Use case 2: Integrated visualization of artificial lake water level changes and triggered seismicity

Comprehensive visualization tools available on the IS-EPOS Platform enable integrated visual inspection of multidisciplinary data. The example presented in Fig. 13 is taken from the episode “Czorsztyn” of seismicity triggered by the impoundment of an artificial lake https://tcs.ah-epos.eu/#episode:CZORSZTYN, doi:10.25171/InstGeoph_PAS_ISEPOS-2017-004. It shows the steps leading to the visualization of the triggered earthquake locations and magnitudes, the location of seismic recording stations, the lake shoreline on a topographic map background, and the occurrence times and sizes of the earthquakes superimposed on the lake water level time series. The IS-EPOS Platform maps data in WGS-84 ellipsoid coordinates, so datasets from various regions of the globe can be directly compared. Detailed information about the coordinate system used for a particular dataset is included in a file structure description and in the metadata.

Fig. 13
figure 13

Example of the integrated visualization of water reservoir triggered seismicity and the triggering technological operations.

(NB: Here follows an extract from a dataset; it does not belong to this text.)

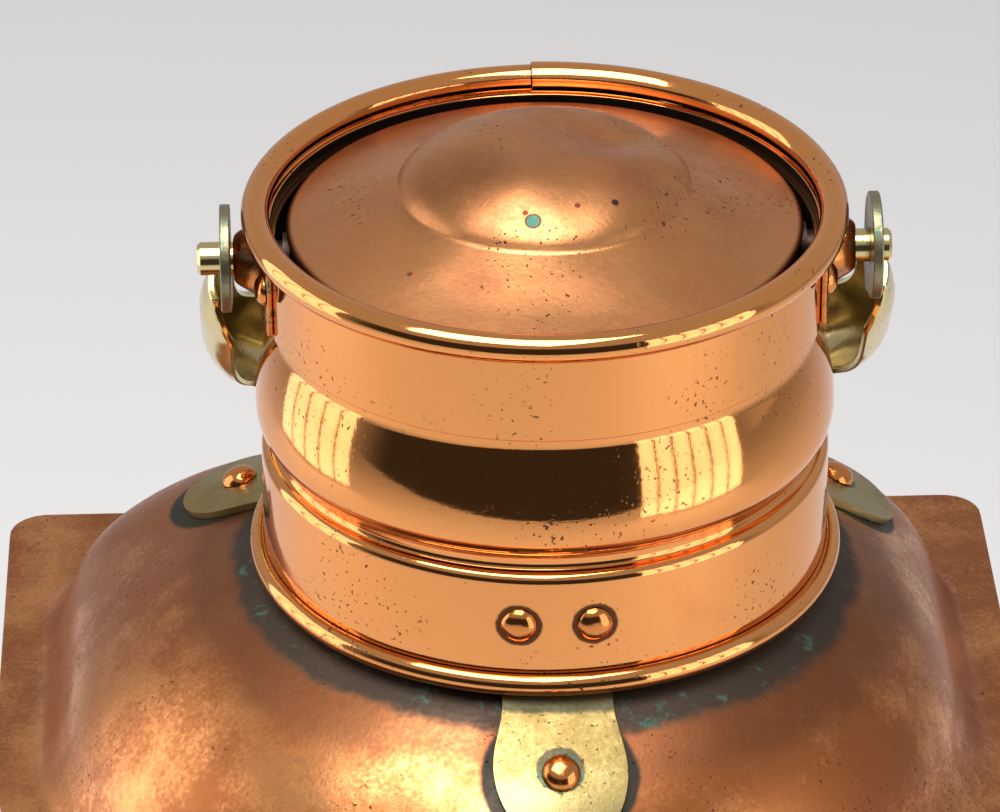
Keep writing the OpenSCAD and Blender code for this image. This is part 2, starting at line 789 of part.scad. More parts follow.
// Curved copper plate around one pivot, with a raised boss
module trunnion(side) {
    plate_in = rim_band_r + fit;
    color(copper) on_chimney() difference() {
        union() {
            intersection() {
                translate([0, 0, rim_band_z + 0.6])
                    tube(plate_in + trunnion_t, plate_in, trunnion_top - rim_band_z - 0.6);
                translate([side > 0 ? 0 : -80, -trunnion_w / 2, 0]) cube([80, trunnion_w, 100]);
            }
            intersection() {
                translate([0, 0, pivot_h]) rotate([0, side * 90, 0])
                    cylinder(r1 = boss_r + 1, r2 = boss_r - 2.5, h = boss_x);
                translate([side > 0 ? 50 : -80, -20, 40]) cube([30, 40, 60]);
                translate([0, 0, 40]) tube(80, plate_in, 36.2);
            }
        }
        trunnion_rivet_holes();
        translate([0, 0, pivot_h]) rotate([0, side * 90, 0]) cylinder(r = pin_r + fit / 2, h = 80);
    }
}

module trunnion_rivet_holes() {
    for (a = trunnion_rivet_angles) rotate(a) translate([40, 0, trunnion_rivet_z])
        rotate([0, 90, 0]) cylinder(r = trunnion_rivet_shank + fit / 2, h = 40, $fn = 32);
}

module trunnion_rivets() {
    color(copper) on_chimney() for (a = trunnion_rivet_angles) rotate(a)
        translate([rim_band_r + fit + trunnion_t + 0.15, 0, trunnion_rivet_z]) rotate([0, 90, 0])
            rivet(3.6, 1.8, trunnion_rivet_shank, 3.5);
}

// Brass pin through the chimney wall, with a flange inside
module pivot_pin(side) {
    color(brass) on_chimney() translate([0, 0, pivot_h]) rotate([0, side * 90, 0]) {
        translate([0, 0, 58]) cylinder(r = pin_r, h = pin_end - 58);
        translate([0, 0, 56.5]) cylinder(r = pin_r + 2, h = 1.5);
    }
}

// ---------- bail ----------

ear_r = 12;
ear_t = 2.3;
ear_x = 72;             // middle of an ear's thickness, from the middle of the bail
bail_shift = 1.3;       // of the bail to the right of the chimney's axis
grip_t = 1.8;
grip_curve = 12.5;
grip_start = 18;        // below the pivots
grip_out = 4.6;         // of the grip's outside past the ears' middle
neck_w = 10;

// Frame of the bail: origin on the pivots, legs along -Z, lying back at its resting angle
module bail_frame() {
    on_chimney() translate([bail_shift, 0, pivot_h]) rotate([bail_rest, 0, 0]) children();
}

// Curved section of the grip, outside then inside: x is outwards from the line of the ears and
// y along its width. share is the part of the full width that is there.
grip_half = 65;         // half of the section's arc
grip_steps = [for (k = [-4:4]) k / 4];

function grip_points(share) = concat(
    [for (k = grip_steps) let (a = k * grip_half * share)
        [grip_out - grip_curve * (1 - cos(a)), grip_curve * sin(a)]],
    [for (k = grip_steps) let (a = -k * grip_half * share)
        [grip_out - grip_curve + (grip_curve - grip_t) * cos(a), (grip_curve - grip_t) * sin(a)]]);

function leg_ring(side, z, share) = [for (p = grip_points(share)) [side * (ear_x + p[0]), p[1], z]];

// Ring of the bow at an angle from the left leg, in the plane that is bent back from the legs
function bow_ring(turn) =
    let (down = [0, sin(bow_bend), -cos(bow_bend)],
        out = [-cos(turn), 0, 0] + sin(turn) * down,
        across = [0, cos(bow_bend), sin(bow_bend)])
    [for (p = grip_points(1)) [0, 0, -leg_len] + (ear_x + p[0]) * out + p[1] * across];

leg_stations = [[-grip_start, 0.5], [-grip_start - 4, 0.8], [-grip_start - 9, 1]];

module grip() {
    last = len(leg_stations) - 1;
    rings = concat(
        [for (q = leg_stations) leg_ring(-1, q[0], q[1])],
        [for (turn = [6:12:174]) bow_ring(turn)],
        [for (k = [last:-1:0]) leg_ring(1, leg_stations[k][0], leg_stations[k][1])]);
    m = len(rings[0]);
    end = (len(rings) - 1) * m;
    wall = [for (i = [0:len(rings) - 2], j = [0:m - 1])
        let (a = i * m + j, b = i * m + (j + 1) % m)
        each [[a, a + m, b], [b, a + m, b + m]]];
    half = m / 2;
    caps = [for (j = [0:half - 2]) each [
        [j, j + 1, m - 1 - j], [j + 1, m - 2 - j, m - 1 - j],
        [end + j, end + m - 1 - j, end + j + 1], [end + j + 1, end + m - 1 - j, end + m - 2 - j]]];
    polyhedron([for (ring = rings) each ring], concat(wall, caps));
}

// Flat ear and its neck, for the right-hand leg
module bail_ear() {
    in = -ear_t / 2;
    translate([ear_x + in, 0, 0]) rotate([0, 90, 0]) cylinder(r = ear_r, h = ear_t);
    translate([ear_x, 0, 0]) rotate([90, 0, 0]) linear_extrude(neck_w, center = true)
        polygon([[in, -ear_r + 3], [-in, -ear_r + 3], [-in, -ear_r - 1], [grip_out - 0.4, -grip_start - 1],
            [grip_out - 0.4, -grip_start - 4], [grip_out - grip_t - 0.6, -grip_start - 4], [in, -ear_r - 3]]);
}

module bail() {
    color(brass) bail_frame() difference() {
        union() {
            grip();
            for (side = [0, 1]) mirror([side, 0, 0]) bail_ear();
        }
        translate([-100, 0, 0]) rotate([0, 90, 0]) cylinder(r = pin_r + 0.05, h = 200);
    }
}

base_floor();
base_pan();
base_bead();
lens_seat();
lens();
lens_post(-1);  // lens_post_left
lens_post(1);  // lens_post_right
upper_gallery();
upper_band();
back_shell();
guard(lens_z + 38);  // guard_lower
guard(lens_z + lens_h - 38);  // guard_upper
reflector();
mount_socket();
socket_rivets();
hinge_leaf_lower();
hinge_pin();
staple();
font_clips();
font_tank();
burner_collar();
burner_cone();
wick_tube();
wick();
winder_shaft();
winder_knob();
filler_neck();
filler_cap();
roof_dome();
roof_skirt();
hinge_leaf_upper();
chimney_foot_bead();
chimney_tube();
rim_band();
rim_wire();
smoke_cap();
cap_struts();
inner_flue();
flue_struts();
bracket(bracket_angles[0]);  // bracket_front
bracket(bracket_angles[1]);  // bracket_right
bracket(bracket_angles[2]);  // bracket_left
bracket_rivets();
band_rivets();
trunnion(-1);  // trunnion_left
trunnion(1);  // trunnion_right
trunnion_rivets();
pivot_pin(-1);  // pivot_pin_left
pivot_pin(1);  // pivot_pin_right
bail();
hook_lug();
roof_hook();
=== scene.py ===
"""Looks of the ship lantern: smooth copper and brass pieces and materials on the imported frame.

Lengths are in metres in the frame's own axes: +Z up, the lens faces -Y.
"""
import math

import bmesh
import bpy
from mathutils import Matrix, Vector, noise


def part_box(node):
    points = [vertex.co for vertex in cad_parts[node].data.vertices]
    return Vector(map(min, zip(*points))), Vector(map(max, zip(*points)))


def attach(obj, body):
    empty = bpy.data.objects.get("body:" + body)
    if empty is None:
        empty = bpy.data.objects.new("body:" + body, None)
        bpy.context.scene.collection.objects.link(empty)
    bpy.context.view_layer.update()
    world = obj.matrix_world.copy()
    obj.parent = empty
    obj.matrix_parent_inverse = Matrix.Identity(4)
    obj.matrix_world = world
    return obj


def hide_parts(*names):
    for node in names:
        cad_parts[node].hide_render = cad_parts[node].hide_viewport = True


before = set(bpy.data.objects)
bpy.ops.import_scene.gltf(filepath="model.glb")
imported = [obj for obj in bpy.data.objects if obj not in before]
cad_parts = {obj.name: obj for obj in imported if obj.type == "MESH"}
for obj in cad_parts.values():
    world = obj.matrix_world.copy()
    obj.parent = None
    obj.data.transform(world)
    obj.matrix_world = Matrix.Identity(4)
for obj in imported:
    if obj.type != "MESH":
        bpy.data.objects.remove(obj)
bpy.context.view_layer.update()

MM = 0.001


# ---------------------------------------------------------------------------
# Driving sizes, from the frame
# ---------------------------------------------------------------------------

def node_box(name):
    """Lowest and highest corner of a CAD node, in millimetres."""
    low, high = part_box(name)
    return Vector(low) / MM, Vector(high) / MM


band_low, band_high = node_box("chimney_tube")
roof_low, roof_high = node_box("roof_dome")
lens_low, lens_high = node_box("lens")

chimney_x = (band_low.x + band_high.x) / 2
seat_z = band_low.z + 1      # the tube's lower edge is 1 mm below the seat
flange_r = roof_high.x
flange_back = roof_high.y
flange_corner = 9
sheet = 1.2
flange_z = roof_low.z + sheet
pivot_z = 69
bail_shift = 1.3
bracket_turns = (-90, 30, 150)
bracket_rivet_r = 80         # from the chimney's axis
band_r = 64                  # outside of the chimney's plain band
band_rivet_z = 11
band_rivet_turn = 7.46       # to each side of a bracket's middle


def clamp(value):
    return min(1.0, max(0.0, value))


def ease(share):
    """0 to 1 with a level start and a level end."""
    return 3 * share ** 2 - 2 * share ** 3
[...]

Use case 3: Seismic hazard assessment

The IS-EPOS Platform features enable complex scientific analyses. The workflow diagram in Fig. 14 shows steps of an example analysis towards seismic hazard assessment. The presented analysis starts with loading a seismic catalog in csv format into the user’s workspace. After converting the catalog into the internal IS-EPOS (.mat) format, the user carries out the analysis using various applications available on the platform. The user can execute advanced statistical applications that support both parametric and nonparametric methods, and perform analyses leading to the probabilistic seismic hazard assessment in a stationary or time-dependent mode. Applications implemented on the platform also allow performing a range of alternative analyses based on adopted scenarios. The user can conduct ground motion prediction, source parameters estimation, etc.

Fig. 14
figure 14

Illustration of the workflow for seismic hazard analysis. Left - the workflow, right – platform screen snapshots.